### THE REQUEST
Copy every record below exactly.
((
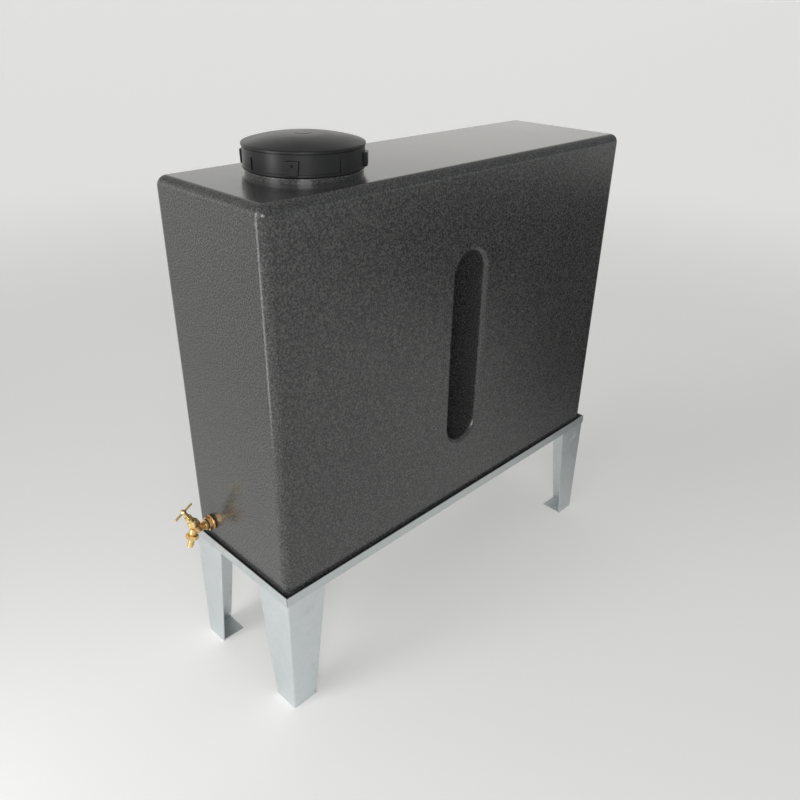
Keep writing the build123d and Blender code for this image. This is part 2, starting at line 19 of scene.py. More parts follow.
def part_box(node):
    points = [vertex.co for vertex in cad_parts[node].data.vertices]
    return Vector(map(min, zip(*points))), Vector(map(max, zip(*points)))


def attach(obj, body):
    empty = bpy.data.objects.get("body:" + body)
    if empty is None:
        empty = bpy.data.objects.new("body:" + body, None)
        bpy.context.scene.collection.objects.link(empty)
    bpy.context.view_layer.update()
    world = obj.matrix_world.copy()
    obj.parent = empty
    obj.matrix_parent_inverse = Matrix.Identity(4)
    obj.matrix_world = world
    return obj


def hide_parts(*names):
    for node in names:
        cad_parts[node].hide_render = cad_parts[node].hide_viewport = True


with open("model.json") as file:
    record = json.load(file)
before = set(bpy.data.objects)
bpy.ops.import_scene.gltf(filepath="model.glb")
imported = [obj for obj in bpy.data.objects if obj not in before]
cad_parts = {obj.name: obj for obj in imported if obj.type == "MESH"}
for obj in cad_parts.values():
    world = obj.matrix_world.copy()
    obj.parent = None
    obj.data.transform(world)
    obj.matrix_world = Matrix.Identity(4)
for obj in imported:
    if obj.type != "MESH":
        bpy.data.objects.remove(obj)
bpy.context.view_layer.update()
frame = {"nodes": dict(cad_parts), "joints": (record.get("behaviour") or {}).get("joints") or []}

MM = 0.001
STAND_BODY = "tank_and_stand"

# %% [markdown]
# ## The camera
#
# The camera looks down at the tank from the front left, a little above the lid. It is set up
# first, because every later choice of gloss and grain is judged from here. A camera's own axes
# are its right, its up and its backward direction, so two cross products and a small roll turn
# a heading and a dip into its matrix.

# %% Camera
HEADING = radians(44.192)
DIP = radians(28.361)
ROLL = radians(0.985)
LENS = 33.91
CAMERA_FROM_TANK = Vector((-1.3082, -1.2168, 1.5137))

shell_low, shell_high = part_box("tank_shell")
tank_middle = (shell_low + shell_high) / 2


def studio_camera():
    ahead = Vector((cos(HEADING) * cos(DIP), sin(HEADING) * cos(DIP), -sin(DIP)))
    right = ahead.cross(Vector((0, 0, 1))).normalized()
    up = right.cross(ahead)
    rolled_right = right * cos(ROLL) + up * sin(ROLL)
    rolled_up = up * cos(ROLL) - right * sin(ROLL)
    data = bpy.data.cameras.new("studio_camera")
    data.lens = LENS
    data.sensor_width = 36
    camera = bpy.data.objects.new("studio_camera", data)
    bpy.context.scene.collection.objects.link(camera)
    place = Vector((tank_middle.x, tank_middle.y, 0)) + CAMERA_FROM_TANK
    axes = Matrix((rolled_right, rolled_up, -ahead)).transposed()
    camera.matrix_world = Matrix.Translation(place) @ axes.to_4x4()
    bpy.context.scene.camera = camera
    return camera


camera = studio_camera()
print("camera at", [round(v, 3) for v in camera.location])

# %% [markdown]
# ## A few tools for working as by hand
#
# Every operator in Blender acts on whatever is selected, so each helper first deselects
# everything, then picks what it needs by place. `lathe` is the one used most: it pulls a chain
# of points out of a single vertex and spins it, as a wood turner thinks of a bowl. `rounded`
# turns the corners of such an outline into small arcs, because no real edge is knife sharp.

# %% Selecting, editing and settling


def deselect_all():
    if bpy.context.object and bpy.context.object.mode != "OBJECT":
        bpy.ops.object.mode_set(mode="OBJECT")
    bpy.ops.object.select_all(action="DESELECT")


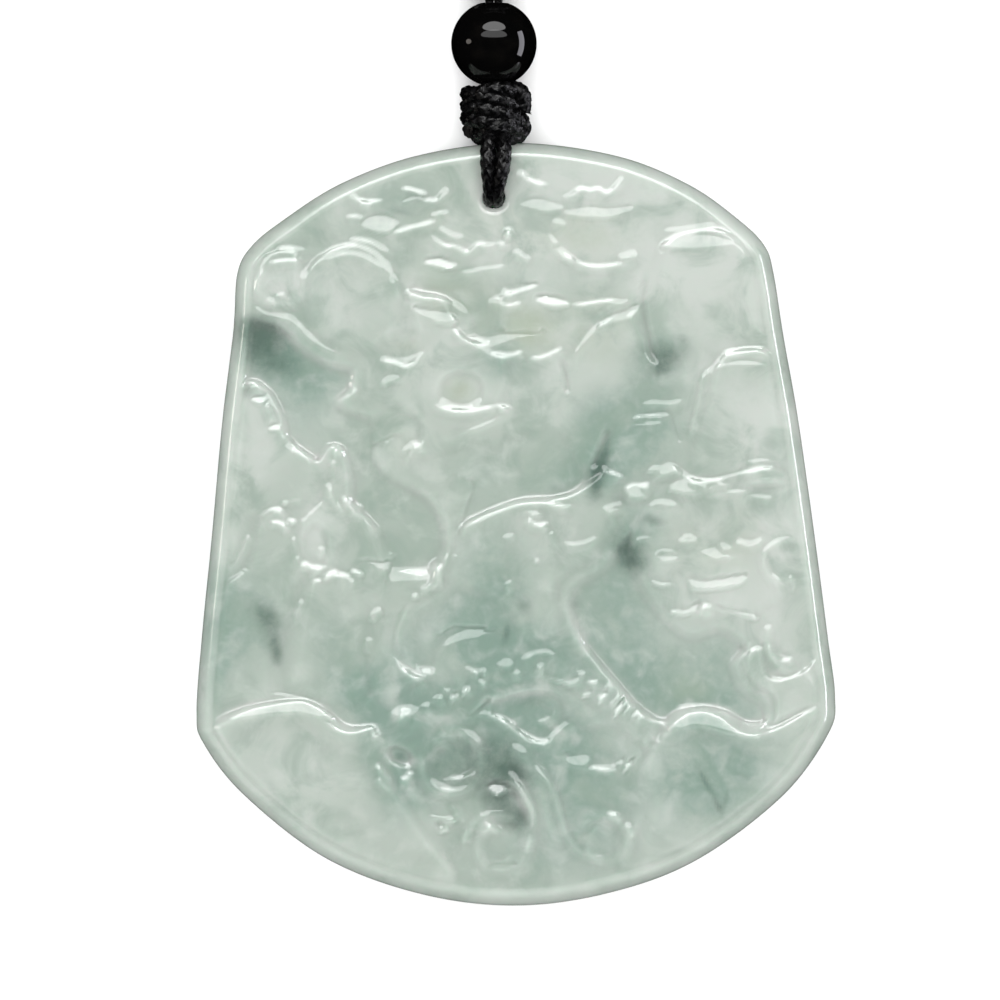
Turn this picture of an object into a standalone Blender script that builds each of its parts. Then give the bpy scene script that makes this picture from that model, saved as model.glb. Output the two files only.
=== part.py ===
"""Landscape pendant of pale jade on a braided cord, lying on its back.

The plaque lies in the XY plane with its back at Z = 0, its carved face up and its top towards +Y.
The origin is under the middle of the plaque, on the surface that it lies on.
The cord goes through the bore at the top, then through a knot, a bead and a second knot, and its
neck loop is put away as a round coil beyond them.
"""
import math

import bmesh
import bpy
import numpy as np
from mathutils import Vector

# Plaque, in metres
PLAQUE_HEIGHT = 0.0580
PLAQUE_WIDTH = 0.0486
RIM_LEVEL = 0.0047
FIELD_LEVEL = 0.0051
RELIEF_DEPTH = 0.0017
FRONT_ROUNDING = 0.0011
FRONT_ROUNDING_DROP = 0.0014
BACK_ROUNDING = 0.0008

# Cord and bead, in metres
STRAND_DIAMETER = 0.0012
LOOP_DIAMETER = 0.0014
PIECE_GAP = 0.0003
BORE_FROM_TOP = 0.0043
BORE_ACROSS = -0.00167
KNOT_LENGTH = 0.0037
KNOT_DIAMETER = 0.0054
BEAD_DIAMETER = 0.0065
UPPER_KNOT_LENGTH = 0.0042
UPPER_KNOT_DIAMETER = 0.0048
NECK_SPREAD = 0.0014
COIL_FROM_KNOT = 0.0175
COIL_MIDDLE_DIAMETER = 0.0136
COIL_TURNS_ACROSS = 4
COIL_TURNS_HIGH = 4
COIL_ROUNDNESS = 0.6

# Sizes that follow from the ones above
BORE_DIAMETER = LOOP_DIAMETER + 2 * PIECE_GAP
GROOVE_DEPTH = LOOP_DIAMETER + PIECE_GAP
BEAD_BORE_DIAMETER = LOOP_DIAMETER + 2 * PIECE_GAP
BORE_UP = PLAQUE_HEIGHT / 2 - BORE_FROM_TOP
KNOT_START = PLAQUE_HEIGHT / 2 + PIECE_GAP
BEAD_MIDDLE_UP = KNOT_START + KNOT_LENGTH + PIECE_GAP + BEAD_DIAMETER / 2
UPPER_KNOT_START = BEAD_MIDDLE_UP + BEAD_DIAMETER / 2 + PIECE_GAP
NECK_START = UPPER_KNOT_START + UPPER_KNOT_LENGTH
COIL_BAND_WIDTH = COIL_TURNS_ACROSS * STRAND_DIAMETER
COIL_BAND_HEIGHT = COIL_TURNS_HIGH * STRAND_DIAMETER
COIL_OUTER_RADIUS = (COIL_MIDDLE_DIAMETER + COIL_BAND_WIDTH) / 2
COIL_MIDDLE_UP = NECK_START + COIL_FROM_KNOT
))
### REPLY TO THE TASK
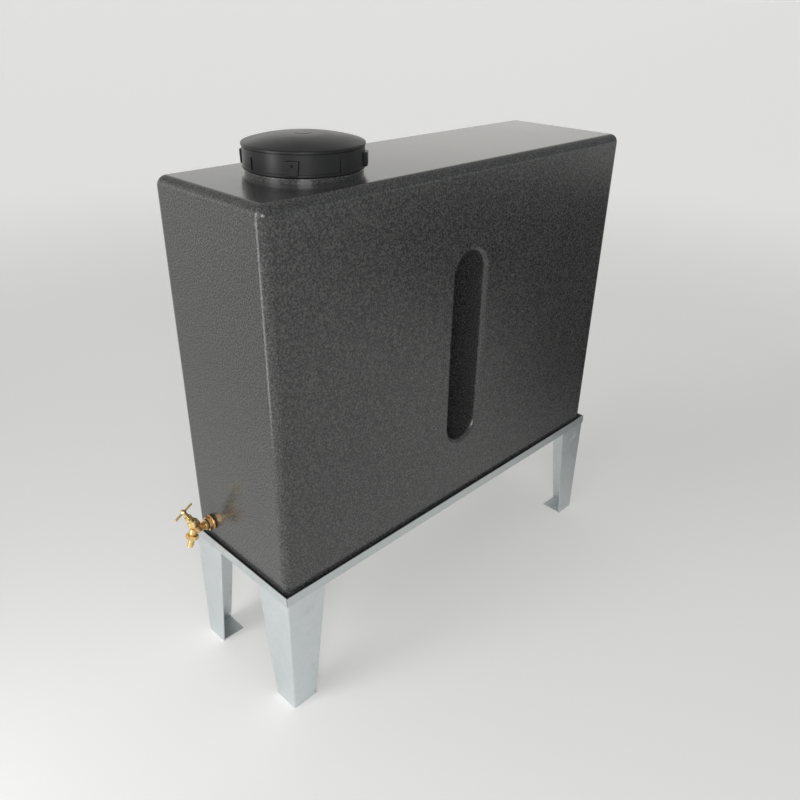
Keep writing the build123d and Blender code for this image. This is part 2, starting at line 19 of scene.py. More parts follow.
def part_box(node):
    points = [vertex.co for vertex in cad_parts[node].data.vertices]
    return Vector(map(min, zip(*points))), Vector(map(max, zip(*points)))


def attach(obj, body):
    empty = bpy.data.objects.get("body:" + body)
    if empty is None:
        empty = bpy.data.objects.new("body:" + body, None)
        bpy.context.scene.collection.objects.link(empty)
    bpy.context.view_layer.update()
    world = obj.matrix_world.copy()
    obj.parent = empty
    obj.matrix_parent_inverse = Matrix.Identity(4)
    obj.matrix_world = world
    return obj


def hide_parts(*names):
    for node in names:
        cad_parts[node].hide_render = cad_parts[node].hide_viewport = True


with open("model.json") as file:
    record = json.load(file)
before = set(bpy.data.objects)
bpy.ops.import_scene.gltf(filepath="model.glb")
imported = [obj for obj in bpy.data.objects if obj not in before]
cad_parts = {obj.name: obj for obj in imported if obj.type == "MESH"}
for obj in cad_parts.values():
    world = obj.matrix_world.copy()
    obj.parent = None
    obj.data.transform(world)
    obj.matrix_world = Matrix.Identity(4)
for obj in imported:
    if obj.type != "MESH":
        bpy.data.objects.remove(obj)
bpy.context.view_layer.update()
frame = {"nodes": dict(cad_parts), "joints": (record.get("behaviour") or {}).get("joints") or []}

MM = 0.001
STAND_BODY = "tank_and_stand"

# %% [markdown]
# ## The camera
#
# The camera looks down at the tank from the front left, a little above the lid. It is set up
# first, because every later choice of gloss and grain is judged from here. A camera's own axes
# are its right, its up and its backward direction, so two cross products and a small roll turn
# a heading and a dip into its matrix.

# %% Camera
HEADING = radians(44.192)
DIP = radians(28.361)
ROLL = radians(0.985)
LENS = 33.91
CAMERA_FROM_TANK = Vector((-1.3082, -1.2168, 1.5137))

shell_low, shell_high = part_box("tank_shell")
tank_middle = (shell_low + shell_high) / 2


def studio_camera():
    ahead = Vector((cos(HEADING) * cos(DIP), sin(HEADING) * cos(DIP), -sin(DIP)))
    right = ahead.cross(Vector((0, 0, 1))).normalized()
    up = right.cross(ahead)
    rolled_right = right * cos(ROLL) + up * sin(ROLL)
    rolled_up = up * cos(ROLL) - right * sin(ROLL)
    data = bpy.data.cameras.new("studio_camera")
    data.lens = LENS
    data.sensor_width = 36
    camera = bpy.data.objects.new("studio_camera", data)
    bpy.context.scene.collection.objects.link(camera)
    place = Vector((tank_middle.x, tank_middle.y, 0)) + CAMERA_FROM_TANK
    axes = Matrix((rolled_right, rolled_up, -ahead)).transposed()
    camera.matrix_world = Matrix.Translation(place) @ axes.to_4x4()
    bpy.context.scene.camera = camera
    return camera


camera = studio_camera()
print("camera at", [round(v, 3) for v in camera.location])

# %% [markdown]
# ## A few tools for working as by hand
#
# Every operator in Blender acts on whatever is selected, so each helper first deselects
# everything, then picks what it needs by place. `lathe` is the one used most: it pulls a chain
# of points out of a single vertex and spins it, as a wood turner thinks of a bowl. `rounded`
# turns the corners of such an outline into small arcs, because no real edge is knife sharp.

# %% Selecting, editing and settling


def deselect_all():
    if bpy.context.object and bpy.context.object.mode != "OBJECT":
        bpy.ops.object.mode_set(mode="OBJECT")
    bpy.ops.object.select_all(action="DESELECT")


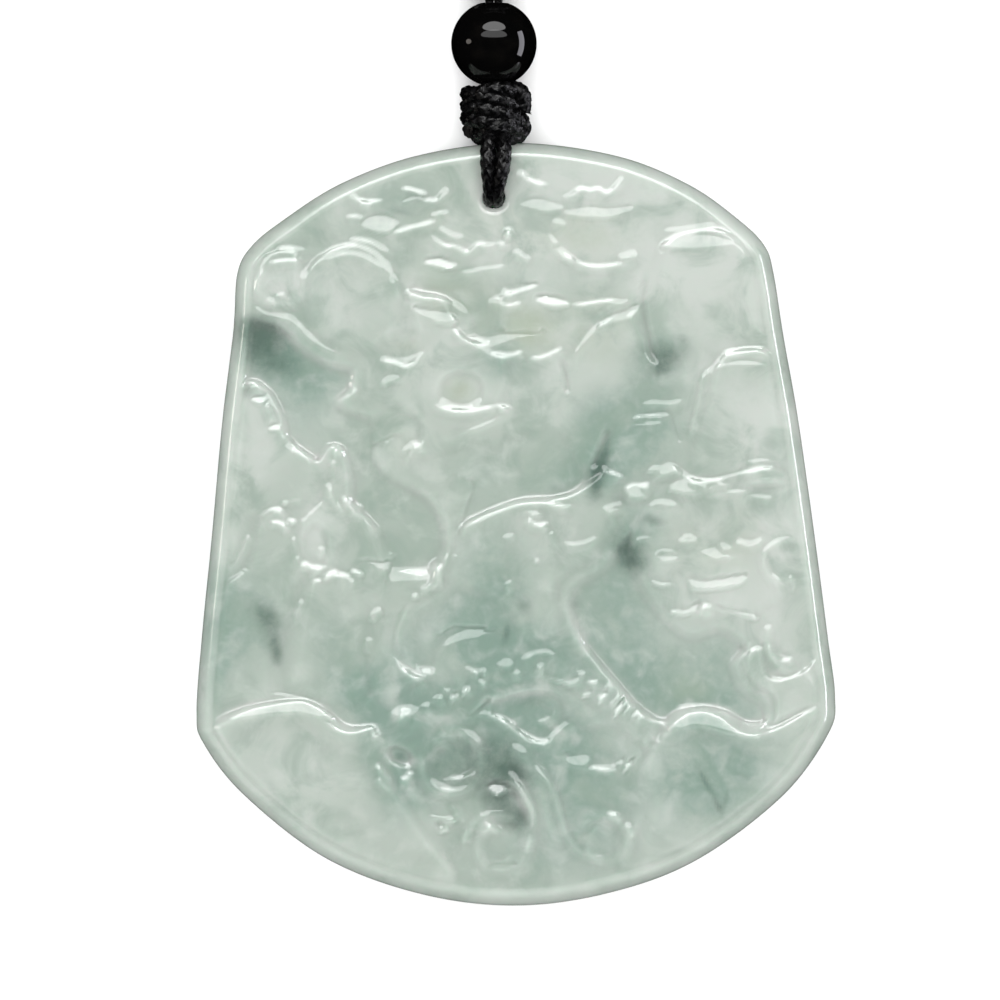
Turn this picture of an object into a standalone Blender script that builds each of its parts. Then give the bpy scene script that makes this picture from that model, saved as model.glb. Output the two files only.
=== part.py ===
"""Landscape pendant of pale jade on a braided cord, lying on its back.

The plaque lies in the XY plane with its back at Z = 0, its carved face up and its top towards +Y.
The origin is under the middle of the plaque, on the surface that it lies on.
The cord goes through the bore at the top, then through a knot, a bead and a second knot, and its
neck loop is put away as a round coil beyond them.
"""
import math

import bmesh
import bpy
import numpy as np
from mathutils import Vector

# Plaque, in metres
PLAQUE_HEIGHT = 0.0580
PLAQUE_WIDTH = 0.0486
RIM_LEVEL = 0.0047
FIELD_LEVEL = 0.0051
RELIEF_DEPTH = 0.0017
FRONT_ROUNDING = 0.0011
FRONT_ROUNDING_DROP = 0.0014
BACK_ROUNDING = 0.0008

# Cord and bead, in metres
STRAND_DIAMETER = 0.0012
LOOP_DIAMETER = 0.0014
PIECE_GAP = 0.0003
BORE_FROM_TOP = 0.0043
BORE_ACROSS = -0.00167
KNOT_LENGTH = 0.0037
KNOT_DIAMETER = 0.0054
BEAD_DIAMETER = 0.0065
UPPER_KNOT_LENGTH = 0.0042
UPPER_KNOT_DIAMETER = 0.0048
NECK_SPREAD = 0.0014
COIL_FROM_KNOT = 0.0175
COIL_MIDDLE_DIAMETER = 0.0136
COIL_TURNS_ACROSS = 4
COIL_TURNS_HIGH = 4
COIL_ROUNDNESS = 0.6

# Sizes that follow from the ones above
BORE_DIAMETER = LOOP_DIAMETER + 2 * PIECE_GAP
GROOVE_DEPTH = LOOP_DIAMETER + PIECE_GAP
BEAD_BORE_DIAMETER = LOOP_DIAMETER + 2 * PIECE_GAP
BORE_UP = PLAQUE_HEIGHT / 2 - BORE_FROM_TOP
KNOT_START = PLAQUE_HEIGHT / 2 + PIECE_GAP
BEAD_MIDDLE_UP = KNOT_START + KNOT_LENGTH + PIECE_GAP + BEAD_DIAMETER / 2
UPPER_KNOT_START = BEAD_MIDDLE_UP + BEAD_DIAMETER / 2 + PIECE_GAP
NECK_START = UPPER_KNOT_START + UPPER_KNOT_LENGTH
COIL_BAND_WIDTH = COIL_TURNS_ACROSS * STRAND_DIAMETER
COIL_BAND_HEIGHT = COIL_TURNS_HIGH * STRAND_DIAMETER
COIL_OUTER_RADIUS = (COIL_MIDDLE_DIAMETER + COIL_BAND_WIDTH) / 2
COIL_MIDDLE_UP = NECK_START + COIL_FROM_KNOT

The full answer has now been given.